(What the exercise asks)
Write out the data again in full, exactly as it reads.

:::::

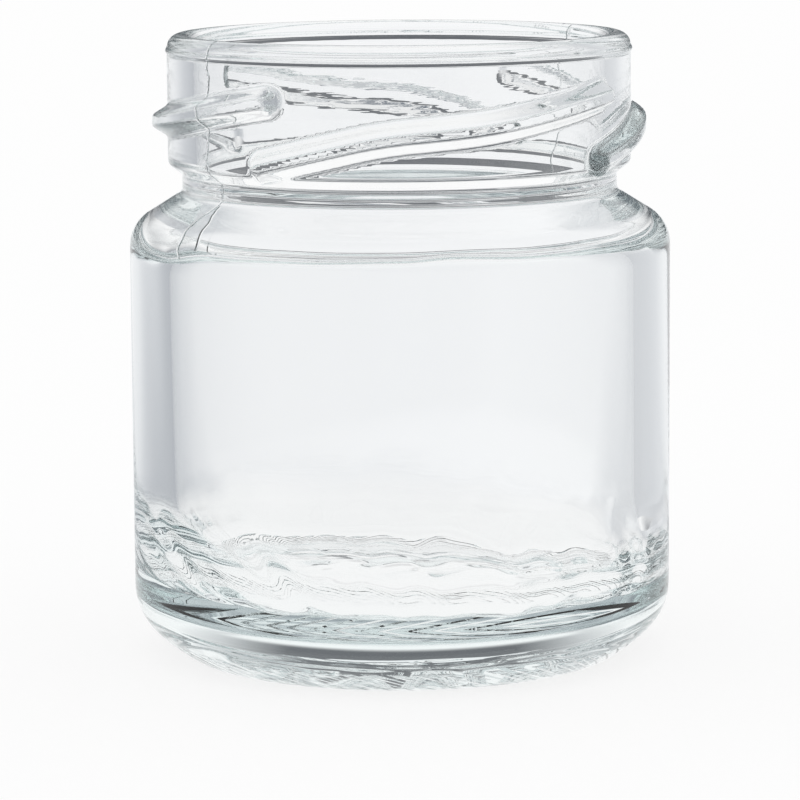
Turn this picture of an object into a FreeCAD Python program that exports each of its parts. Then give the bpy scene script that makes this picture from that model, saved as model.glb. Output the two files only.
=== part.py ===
"""Preserving jar: one piece of clear soda-lime glass with a four-lug screw finish, about 55 ml.

Millimetres, +Z up. The origin is the centre of the circle that the jar stands on, and Z is the
jar's axis. In every sketch x is a radius and y is a height.
"""
import FreeCAD
import Part
import Sketcher
import math
import os

SIZES = {
    # overall
    "body_radius": 23.5,
    "total_height": 54.0,
    # heel and foot: the heel is a tight arc from the wall, then a wide one; insets are from the wall
    "heel_radius": 5.25,
    "heel_sweep": 47.2,
    "undercut_radius": 16.9,
    "foot_inset": 4.52,
    "foot_width": 2.0,
    "underside_rise": 1.9,
    # shoulder, groove and finish: the finish is measured down from the rim, the rest from the finish
    "shoulder_rise": 2.87,
    "shoulder_radius": 3.2,
    "root_radius": 0.9,
    "groove_height": 1.56,
    "groove_inset": 4.63,
    "bead_rise": 0.95,
    "bead_depth": 1.21,
    "bead_radius": 0.5,
    "finish_height": 11.1,
    "rim_outer_radius": 1.15,
    "rim_inner_radius": 0.85,
    # cavity
    "mouth_wall": 2.18,
    "mouth_draft": 0.3,
    "body_wall": 3.1,
    "inner_shoulder_lag": 2.0,
    "inner_shoulder_rise": 5.6,
    "inner_shoulder_radius": 0.9,
    "floor_height": 4.9,
    "floor_dome": 1.3,
    "floor_corner_radius": 7.0,
    # lugs: each climbs a steep lead, a long dwell and a short run-out, then sinks into the wall
    "lug_depth": 1.33,
    "lug_section_radius": 1.5,
    "lug_foot_rise": 0.85,
    "lug_start_angle": 56.0,
    "lead_angle": 32.0,
    "lead_rise": 3.6,
    "dwell_angle": 38.0,
    "dwell_rise": 0.85,
    "runout_angle": 23.0,
    "runout_rise": 1.45,
}
LUG_COUNT = 4

# how far the cavity's cutter runs past the rim
ABOVE_RIM = 2.0

# the most that each rim fillet may take of the mouth's wall
RIM_OUTER_SHARE = 0.55
RIM_INNER_SHARE = 0.42

# how near, in mm, an edge has to lie to the circle that a fillet asks for
SAME_CIRCLE = 0.01

# how deep a lug's tips lie inside the wall, as a share of the wall
TIP_SINK = 0.1

# stations along a lug, as shares of its lead, dwell and run-out, and of its full section
LUG_STATIONS = (
    (0.0, 0.0, 0.0, 0.3),
    (0.25, 0.0, 0.0, 1.0),
    (0.6, 0.0, 0.0, 1.0),
    (1.0, 0.0, 0.0, 1.0),
    (1.0, 0.5, 0.0, 1.0),
    (1.0, 1.0, 0.0, 1.0),
    (1.0, 1.0, 0.6, 1.0),
    (1.0, 1.0, 1.0, 0.3),
)


def make_sheet(doc):
    """Spreadsheet with one named cell for each driving size."""
    sheet = doc.addObject("Spreadsheet::Sheet", "sizes")
    for row, (name, value) in enumerate(SIZES.items(), start=1):
        sheet.set(f"A{row}", name)
        sheet.set(f"B{row}", str(value))
        sheet.setAlias(f"B{row}", name)
    doc.recompute()
    return sheet


def vector(point):
    return FreeCAD.Vector(point[0], point[1], 0)


def origin_feature(body, role):
    """Plane or axis of the body's own origin."""
    return next(item for item in body.Origin.OriginFeatures if item.Role == role)


def new_sketch(body, name):
    """Sketch on the body's XZ plane."""
    sketch = body.newObject("Sketcher::SketchObject", name)
    sketch.AttachmentSupport = [(origin_feature(body, "XZ_Plane"), "")]
    sketch.MapMode = "FlatFace"
    return sketch


def fix(sketch, kind, *where):
    sketch.addConstraint(Sketcher.Constraint(kind, *where))


def bind(sketch, kind, where, formula, value):
    """Dimension that follows the formula; the value is its size while it is being drawn."""
    fix(sketch, kind, *where, value)
    name = f"{kind}_{sketch.ConstraintCount}"
    sketch.renameConstraint(sketch.ConstraintCount - 1, name)
    sketch.setExpression(f"Constraints.{name}", formula)


def measure(sketch, kind, where, size):
    """Dimension equal to one named size."""
    bind(sketch, kind, where, f"sizes.{size} * 1 mm", SIZES[size])


def chain(sketch, points):
    """Straight lines through the points, joined end to start."""
    lines = []
    for start, end in zip(points, points[1:]):
        lines.append(sketch.addGeometry(Part.LineSegment(vector(start), vector(end)), False))
    for first, second in zip(lines, lines[1:]):
        fix(sketch, "Coincident", first, 2, second, 1)
    return lines


def arc(sketch, centre, radius, start_angle, end_angle):
    """Anticlockwise arc, with its angles in radians."""
    circle = Part.Circle(vector(centre), FreeCAD.Vector(0, 0, 1), radius)
    return sketch.addGeometry(Part.ArcOfCircle(circle, start_angle, end_angle), False)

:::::

(Written reply)
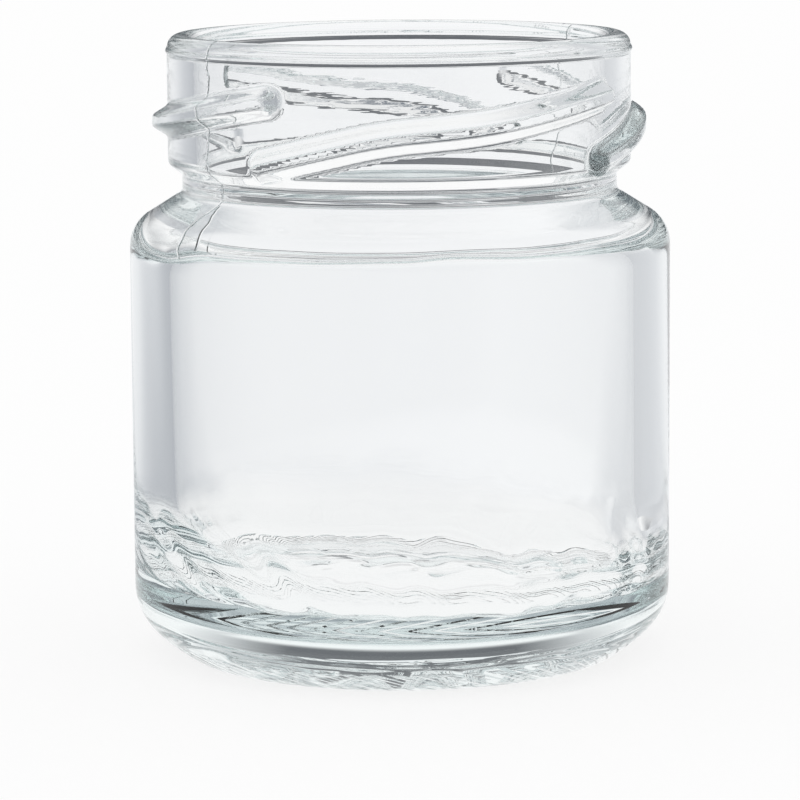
Turn this picture of an object into a FreeCAD Python program that exports each of its parts. Then give the bpy scene script that makes this picture from that model, saved as model.glb. Output the two files only.
=== part.py ===
"""Preserving jar: one piece of clear soda-lime glass with a four-lug screw finish, about 55 ml.

Millimetres, +Z up. The origin is the centre of the circle that the jar stands on, and Z is the
jar's axis. In every sketch x is a radius and y is a height.
"""
import FreeCAD
import Part
import Sketcher
import math
import os

SIZES = {
    # overall
    "body_radius": 23.5,
    "total_height": 54.0,
    # heel and foot: the heel is a tight arc from the wall, then a wide one; insets are from the wall
    "heel_radius": 5.25,
    "heel_sweep": 47.2,
    "undercut_radius": 16.9,
    "foot_inset": 4.52,
    "foot_width": 2.0,
    "underside_rise": 1.9,
    # shoulder, groove and finish: the finish is measured down from the rim, the rest from the finish
    "shoulder_rise": 2.87,
    "shoulder_radius": 3.2,
    "root_radius": 0.9,
    "groove_height": 1.56,
    "groove_inset": 4.63,
    "bead_rise": 0.95,
    "bead_depth": 1.21,
    "bead_radius": 0.5,
    "finish_height": 11.1,
    "rim_outer_radius": 1.15,
    "rim_inner_radius": 0.85,
    # cavity
    "mouth_wall": 2.18,
    "mouth_draft": 0.3,
    "body_wall": 3.1,
    "inner_shoulder_lag": 2.0,
    "inner_shoulder_rise": 5.6,
    "inner_shoulder_radius": 0.9,
    "floor_height": 4.9,
    "floor_dome": 1.3,
    "floor_corner_radius": 7.0,
    # lugs: each climbs a steep lead, a long dwell and a short run-out, then sinks into the wall
    "lug_depth": 1.33,
    "lug_section_radius": 1.5,
    "lug_foot_rise": 0.85,
    "lug_start_angle": 56.0,
    "lead_angle": 32.0,
    "lead_rise": 3.6,
    "dwell_angle": 38.0,
    "dwell_rise": 0.85,
    "runout_angle": 23.0,
    "runout_rise": 1.45,
}
LUG_COUNT = 4

# how far the cavity's cutter runs past the rim
ABOVE_RIM = 2.0

# the most that each rim fillet may take of the mouth's wall
RIM_OUTER_SHARE = 0.55
RIM_INNER_SHARE = 0.42

# how near, in mm, an edge has to lie to the circle that a fillet asks for
SAME_CIRCLE = 0.01

# how deep a lug's tips lie inside the wall, as a share of the wall
TIP_SINK = 0.1

# stations along a lug, as shares of its lead, dwell and run-out, and of its full section
LUG_STATIONS = (
    (0.0, 0.0, 0.0, 0.3),
    (0.25, 0.0, 0.0, 1.0),
    (0.6, 0.0, 0.0, 1.0),
    (1.0, 0.0, 0.0, 1.0),
    (1.0, 0.5, 0.0, 1.0),
    (1.0, 1.0, 0.0, 1.0),
    (1.0, 1.0, 0.6, 1.0),
    (1.0, 1.0, 1.0, 0.3),
)


def make_sheet(doc):
    """Spreadsheet with one named cell for each driving size."""
    sheet = doc.addObject("Spreadsheet::Sheet", "sizes")
    for row, (name, value) in enumerate(SIZES.items(), start=1):
        sheet.set(f"A{row}", name)
        sheet.set(f"B{row}", str(value))
        sheet.setAlias(f"B{row}", name)
    doc.recompute()
    return sheet


def vector(point):
    return FreeCAD.Vector(point[0], point[1], 0)


def origin_feature(body, role):
    """Plane or axis of the body's own origin."""
    return next(item for item in body.Origin.OriginFeatures if item.Role == role)


def new_sketch(body, name):
    """Sketch on the body's XZ plane."""
    sketch = body.newObject("Sketcher::SketchObject", name)
    sketch.AttachmentSupport = [(origin_feature(body, "XZ_Plane"), "")]
    sketch.MapMode = "FlatFace"
    return sketch


def fix(sketch, kind, *where):
    sketch.addConstraint(Sketcher.Constraint(kind, *where))


def bind(sketch, kind, where, formula, value):
    """Dimension that follows the formula; the value is its size while it is being drawn."""
    fix(sketch, kind, *where, value)
    name = f"{kind}_{sketch.ConstraintCount}"
    sketch.renameConstraint(sketch.ConstraintCount - 1, name)
    sketch.setExpression(f"Constraints.{name}", formula)


def measure(sketch, kind, where, size):
    """Dimension equal to one named size."""
    bind(sketch, kind, where, f"sizes.{size} * 1 mm", SIZES[size])


def chain(sketch, points):
    """Straight lines through the points, joined end to start."""
    lines = []
    for start, end in zip(points, points[1:]):
        lines.append(sketch.addGeometry(Part.LineSegment(vector(start), vector(end)), False))
    for first, second in zip(lines, lines[1:]):
        fix(sketch, "Coincident", first, 2, second, 1)
    return lines


def arc(sketch, centre, radius, start_angle, end_angle):
    """Anticlockwise arc, with its angles in radians."""
    circle = Part.Circle(vector(centre), FreeCAD.Vector(0, 0, 1), radius)
    return sketch.addGeometry(Part.ArcOfCircle(circle, start_angle, end_angle), False)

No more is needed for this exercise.